In 2018, the LDS church settled a lawsuit with members of the Navajo Nation that alleged they were sexually abused while in this program. The terms of the settlement were confidential and included no admission of wrongdoing by the church.

This was just one of many Native American assimilation efforts that were taken in the 20th century. In total there were over 489 residential schools in the U.S. and Canada, with the last residential school on the continent being shut down in 1996, according to the Union of Ontario Indians.

Assimilation programs in the 20th century didn’t just target Native American children. Another main policy was called “termination” which was a policy meant to terminate federal recognition and supervision of Native American Tribes and take more of their land.

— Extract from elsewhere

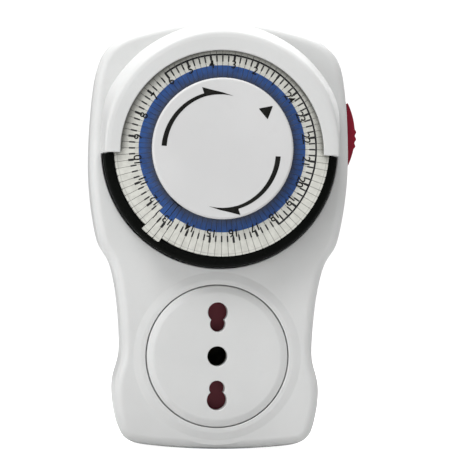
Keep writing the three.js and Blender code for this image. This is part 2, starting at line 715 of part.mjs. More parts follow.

The U.S. enacted termination policies in 1953, removing Indigenous people from their land. The land was sold and the people were relocated into urban areas and were promised good jobs. However, when Native Americans were relocated to cities the work was often less than rewarding, many felt out of place, and the housing offered was often sub-par.

Termination policy was led by Utah Sen. Arthur Watkins, who sold this policy was a way to stop Native Americans from being “wards of the government.” In a 1957 article written by Watkins, he argued that termination policies should be enacted by the government “as rapidly as possible.”

In total, termination policies enacted across the country took somewhere between 1.3 million to 2.5 million acres of land from Native Americans and more than 12,000 people lost tribal affiliation.

This termination policy worked poorly, with around 50% of relocated Native Americans deciding to return to reservations. These policies were phased out during the ’60s and during the Civil Rights Movement. In 1968, President Lyndon B. Johnson signed the Indian Civil Rights Act which called for the end of termination and instead allows tribes to self-determine their futures.